To summarize then, salvation history incorporates the story of God, Creation and Humanity and Christ’s work to restore this interrelationship.
Romans 8:19-22 beautiful illustrates the longing for salvation, for liberation and for redemption that both creation and humanity have:
“For the creation waits in eager expectation for the children of God to be revealed. For the creation was subjected to frustration, not by its own choice, but by the will of the one who subjected it, in hope that the creation itself will be liberated from its bondage to decay and brought into the freedom and glory of the children of God. We know that the whole creation has been groaning as in the pains of childbirth right up to the present time” (NIV).

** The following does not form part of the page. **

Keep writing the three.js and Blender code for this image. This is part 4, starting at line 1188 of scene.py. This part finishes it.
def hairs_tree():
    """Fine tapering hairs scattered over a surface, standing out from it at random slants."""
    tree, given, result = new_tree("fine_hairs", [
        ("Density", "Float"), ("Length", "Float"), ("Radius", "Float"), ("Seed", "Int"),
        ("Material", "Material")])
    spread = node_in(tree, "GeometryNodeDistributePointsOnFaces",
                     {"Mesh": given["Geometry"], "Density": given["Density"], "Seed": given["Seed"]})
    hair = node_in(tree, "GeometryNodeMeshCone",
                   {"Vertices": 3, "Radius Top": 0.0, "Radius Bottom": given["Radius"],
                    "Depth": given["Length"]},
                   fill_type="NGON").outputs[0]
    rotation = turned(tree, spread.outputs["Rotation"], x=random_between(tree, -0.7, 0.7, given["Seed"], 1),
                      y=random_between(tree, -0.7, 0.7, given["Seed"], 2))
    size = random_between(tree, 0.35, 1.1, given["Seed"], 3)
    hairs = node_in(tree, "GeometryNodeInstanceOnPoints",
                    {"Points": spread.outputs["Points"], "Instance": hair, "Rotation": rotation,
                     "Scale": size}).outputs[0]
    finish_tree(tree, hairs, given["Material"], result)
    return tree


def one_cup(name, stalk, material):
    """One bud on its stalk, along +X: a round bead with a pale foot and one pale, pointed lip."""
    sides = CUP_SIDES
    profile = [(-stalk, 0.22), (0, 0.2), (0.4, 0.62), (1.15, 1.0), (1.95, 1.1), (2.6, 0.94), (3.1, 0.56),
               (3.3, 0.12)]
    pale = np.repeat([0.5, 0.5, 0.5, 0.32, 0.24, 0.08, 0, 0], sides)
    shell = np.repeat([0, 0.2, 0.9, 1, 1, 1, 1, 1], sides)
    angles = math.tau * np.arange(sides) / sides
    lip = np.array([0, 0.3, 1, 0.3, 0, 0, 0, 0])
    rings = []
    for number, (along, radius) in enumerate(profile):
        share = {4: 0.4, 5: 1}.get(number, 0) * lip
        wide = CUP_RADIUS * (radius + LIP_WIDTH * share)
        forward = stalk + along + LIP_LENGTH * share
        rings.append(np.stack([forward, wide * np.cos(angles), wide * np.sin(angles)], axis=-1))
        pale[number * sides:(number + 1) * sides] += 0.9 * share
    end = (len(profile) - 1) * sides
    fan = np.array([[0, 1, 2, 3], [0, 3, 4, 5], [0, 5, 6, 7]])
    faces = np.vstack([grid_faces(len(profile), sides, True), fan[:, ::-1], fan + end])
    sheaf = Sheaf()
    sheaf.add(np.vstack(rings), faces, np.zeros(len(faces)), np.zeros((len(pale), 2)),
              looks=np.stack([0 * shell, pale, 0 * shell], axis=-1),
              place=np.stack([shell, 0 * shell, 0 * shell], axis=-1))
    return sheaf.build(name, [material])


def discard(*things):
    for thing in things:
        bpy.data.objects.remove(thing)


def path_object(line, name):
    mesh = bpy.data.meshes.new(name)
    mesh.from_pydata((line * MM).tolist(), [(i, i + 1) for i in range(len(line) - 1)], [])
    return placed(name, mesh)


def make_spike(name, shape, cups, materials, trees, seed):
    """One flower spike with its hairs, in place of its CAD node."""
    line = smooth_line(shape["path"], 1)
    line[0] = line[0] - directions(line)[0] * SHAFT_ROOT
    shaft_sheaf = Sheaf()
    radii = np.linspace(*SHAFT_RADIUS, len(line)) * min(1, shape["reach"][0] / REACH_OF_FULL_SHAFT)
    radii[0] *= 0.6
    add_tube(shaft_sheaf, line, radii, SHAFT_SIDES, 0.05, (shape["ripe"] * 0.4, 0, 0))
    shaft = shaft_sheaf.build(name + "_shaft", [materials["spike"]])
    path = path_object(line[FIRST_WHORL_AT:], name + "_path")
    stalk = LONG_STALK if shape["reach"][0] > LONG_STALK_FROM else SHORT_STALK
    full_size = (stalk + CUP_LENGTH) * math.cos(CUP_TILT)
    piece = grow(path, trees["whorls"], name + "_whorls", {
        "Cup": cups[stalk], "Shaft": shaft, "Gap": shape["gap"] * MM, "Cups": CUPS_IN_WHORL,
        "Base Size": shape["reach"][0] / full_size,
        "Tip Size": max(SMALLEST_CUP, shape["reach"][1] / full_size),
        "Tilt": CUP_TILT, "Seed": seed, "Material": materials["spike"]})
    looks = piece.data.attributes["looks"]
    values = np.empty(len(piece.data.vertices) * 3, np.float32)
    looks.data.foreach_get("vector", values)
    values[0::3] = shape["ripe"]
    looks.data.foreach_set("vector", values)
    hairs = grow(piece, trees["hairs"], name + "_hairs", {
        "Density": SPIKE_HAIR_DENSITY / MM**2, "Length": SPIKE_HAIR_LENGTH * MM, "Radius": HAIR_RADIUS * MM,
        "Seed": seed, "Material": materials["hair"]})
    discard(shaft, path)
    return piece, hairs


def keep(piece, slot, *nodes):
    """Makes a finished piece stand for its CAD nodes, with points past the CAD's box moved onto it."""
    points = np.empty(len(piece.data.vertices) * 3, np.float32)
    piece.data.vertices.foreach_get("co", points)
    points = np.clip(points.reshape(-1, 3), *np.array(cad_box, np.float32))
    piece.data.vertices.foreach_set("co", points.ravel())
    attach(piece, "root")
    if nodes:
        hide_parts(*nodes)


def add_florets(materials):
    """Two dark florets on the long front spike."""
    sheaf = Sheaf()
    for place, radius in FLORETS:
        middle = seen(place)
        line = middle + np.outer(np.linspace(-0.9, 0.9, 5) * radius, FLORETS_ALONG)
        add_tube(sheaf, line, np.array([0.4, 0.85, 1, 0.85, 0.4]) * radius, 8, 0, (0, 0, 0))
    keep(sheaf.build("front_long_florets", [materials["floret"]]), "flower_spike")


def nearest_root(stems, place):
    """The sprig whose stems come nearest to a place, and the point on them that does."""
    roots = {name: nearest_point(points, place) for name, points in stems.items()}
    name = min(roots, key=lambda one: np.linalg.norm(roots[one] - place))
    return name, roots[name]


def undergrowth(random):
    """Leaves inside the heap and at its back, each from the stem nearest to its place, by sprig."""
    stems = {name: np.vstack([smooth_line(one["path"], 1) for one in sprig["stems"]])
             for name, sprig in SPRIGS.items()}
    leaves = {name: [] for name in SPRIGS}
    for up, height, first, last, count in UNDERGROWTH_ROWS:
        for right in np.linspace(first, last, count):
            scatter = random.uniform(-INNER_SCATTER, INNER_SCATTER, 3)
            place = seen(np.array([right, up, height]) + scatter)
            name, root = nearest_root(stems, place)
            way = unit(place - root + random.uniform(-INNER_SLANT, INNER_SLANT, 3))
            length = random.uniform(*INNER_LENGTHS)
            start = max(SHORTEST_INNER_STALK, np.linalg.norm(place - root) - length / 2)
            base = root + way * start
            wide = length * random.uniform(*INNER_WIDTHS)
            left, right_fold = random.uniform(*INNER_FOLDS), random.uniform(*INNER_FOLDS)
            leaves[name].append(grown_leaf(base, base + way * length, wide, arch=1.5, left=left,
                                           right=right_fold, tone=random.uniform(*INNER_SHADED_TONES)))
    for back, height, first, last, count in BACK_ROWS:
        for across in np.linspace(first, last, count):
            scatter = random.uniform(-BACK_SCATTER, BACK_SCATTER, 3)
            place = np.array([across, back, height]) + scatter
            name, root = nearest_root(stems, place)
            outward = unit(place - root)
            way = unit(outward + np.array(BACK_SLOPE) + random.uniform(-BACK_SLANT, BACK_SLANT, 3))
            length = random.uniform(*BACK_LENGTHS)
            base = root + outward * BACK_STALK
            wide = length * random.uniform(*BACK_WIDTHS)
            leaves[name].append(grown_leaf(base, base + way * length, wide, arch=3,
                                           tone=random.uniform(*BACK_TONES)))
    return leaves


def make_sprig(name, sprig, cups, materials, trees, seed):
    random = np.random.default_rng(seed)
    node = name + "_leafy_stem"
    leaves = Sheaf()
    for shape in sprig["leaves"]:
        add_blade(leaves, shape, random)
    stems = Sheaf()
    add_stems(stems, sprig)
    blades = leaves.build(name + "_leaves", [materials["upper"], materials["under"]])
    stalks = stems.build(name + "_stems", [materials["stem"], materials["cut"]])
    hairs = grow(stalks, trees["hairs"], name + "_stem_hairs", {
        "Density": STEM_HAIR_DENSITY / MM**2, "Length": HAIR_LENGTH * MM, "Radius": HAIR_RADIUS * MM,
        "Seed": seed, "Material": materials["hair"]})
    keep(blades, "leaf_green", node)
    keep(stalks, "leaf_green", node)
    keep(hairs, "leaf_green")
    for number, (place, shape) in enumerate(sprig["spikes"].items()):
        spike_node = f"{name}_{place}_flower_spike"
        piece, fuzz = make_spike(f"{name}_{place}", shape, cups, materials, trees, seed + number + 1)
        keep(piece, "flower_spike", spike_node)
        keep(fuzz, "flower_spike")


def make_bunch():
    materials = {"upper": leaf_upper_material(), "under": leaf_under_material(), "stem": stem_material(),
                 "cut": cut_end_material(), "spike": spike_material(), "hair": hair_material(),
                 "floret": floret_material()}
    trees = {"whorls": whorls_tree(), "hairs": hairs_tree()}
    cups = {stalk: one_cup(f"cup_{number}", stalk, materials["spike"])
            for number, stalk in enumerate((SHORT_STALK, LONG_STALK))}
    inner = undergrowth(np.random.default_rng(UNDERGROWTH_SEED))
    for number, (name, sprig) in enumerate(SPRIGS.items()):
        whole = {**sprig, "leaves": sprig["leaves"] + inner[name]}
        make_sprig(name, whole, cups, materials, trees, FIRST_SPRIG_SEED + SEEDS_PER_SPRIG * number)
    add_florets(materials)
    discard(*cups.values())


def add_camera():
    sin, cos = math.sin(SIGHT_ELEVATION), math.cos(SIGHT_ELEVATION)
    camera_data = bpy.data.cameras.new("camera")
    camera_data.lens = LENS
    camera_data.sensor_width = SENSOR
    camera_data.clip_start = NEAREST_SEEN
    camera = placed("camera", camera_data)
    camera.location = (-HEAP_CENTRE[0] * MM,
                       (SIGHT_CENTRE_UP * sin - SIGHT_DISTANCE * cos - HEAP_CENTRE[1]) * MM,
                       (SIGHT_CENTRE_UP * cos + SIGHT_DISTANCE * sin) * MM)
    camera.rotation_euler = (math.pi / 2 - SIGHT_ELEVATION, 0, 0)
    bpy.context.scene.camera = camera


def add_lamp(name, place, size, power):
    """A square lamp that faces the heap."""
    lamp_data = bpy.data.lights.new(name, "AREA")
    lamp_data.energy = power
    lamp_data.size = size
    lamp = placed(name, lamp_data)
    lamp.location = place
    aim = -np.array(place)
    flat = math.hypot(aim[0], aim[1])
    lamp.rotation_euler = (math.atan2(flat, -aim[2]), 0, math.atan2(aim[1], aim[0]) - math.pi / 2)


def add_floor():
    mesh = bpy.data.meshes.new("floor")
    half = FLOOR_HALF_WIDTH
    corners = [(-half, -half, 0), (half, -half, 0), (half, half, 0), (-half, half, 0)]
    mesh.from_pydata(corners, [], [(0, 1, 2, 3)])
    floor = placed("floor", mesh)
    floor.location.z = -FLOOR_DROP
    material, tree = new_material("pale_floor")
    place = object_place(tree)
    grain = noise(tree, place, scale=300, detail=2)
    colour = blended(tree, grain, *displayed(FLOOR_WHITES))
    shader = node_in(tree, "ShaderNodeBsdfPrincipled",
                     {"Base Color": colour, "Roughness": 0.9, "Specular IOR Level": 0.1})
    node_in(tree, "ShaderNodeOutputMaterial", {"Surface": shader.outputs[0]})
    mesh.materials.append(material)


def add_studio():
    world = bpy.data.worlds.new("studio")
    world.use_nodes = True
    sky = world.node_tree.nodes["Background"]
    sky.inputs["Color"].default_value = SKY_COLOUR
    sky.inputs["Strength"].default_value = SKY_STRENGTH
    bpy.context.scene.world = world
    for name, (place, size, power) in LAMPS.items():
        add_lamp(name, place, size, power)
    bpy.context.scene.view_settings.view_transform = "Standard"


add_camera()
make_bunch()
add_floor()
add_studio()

A secular outlook on the nature of humanity is averse to the proposition that we are indeed filled with a longing that we cannot quite explain. But what accounts for the universality of our individual and collective searches for belonging, community and recognition? What accounts for the broken ways in which we seek for these needs to be met? These thoroughly human dispositions anticipate a spiritual dilemma that modern society is just beginning to identify. The religious impulse when divested from its root, which is Christ, quickly deteriorates into some form of imitation, whether political or theological. This is the experiential characteristic that Augustine identified to be part of the human condition, which is, “…inextricably linked with the fundamental issue of what it is to be a creature animated by desire, whose characteristic marks are lack and hunger, who is made to be this kind of creature by a central and unforgettable absence…” (Rowan Williams, On Augustine, Bloomsbury Publishing Place: London, UK. 126).
This is the uncertain ground upon which we stand. Yet, the foundation Christ offers, is the firm and eternal solution to that existential hunger; a hunger and a thirst which he offers to quench with his body, his blood and the living waters that flow from a life in him.
Williams, Rowan. On Augustine. Bloomsbury Publication Place: London, United Kingdom.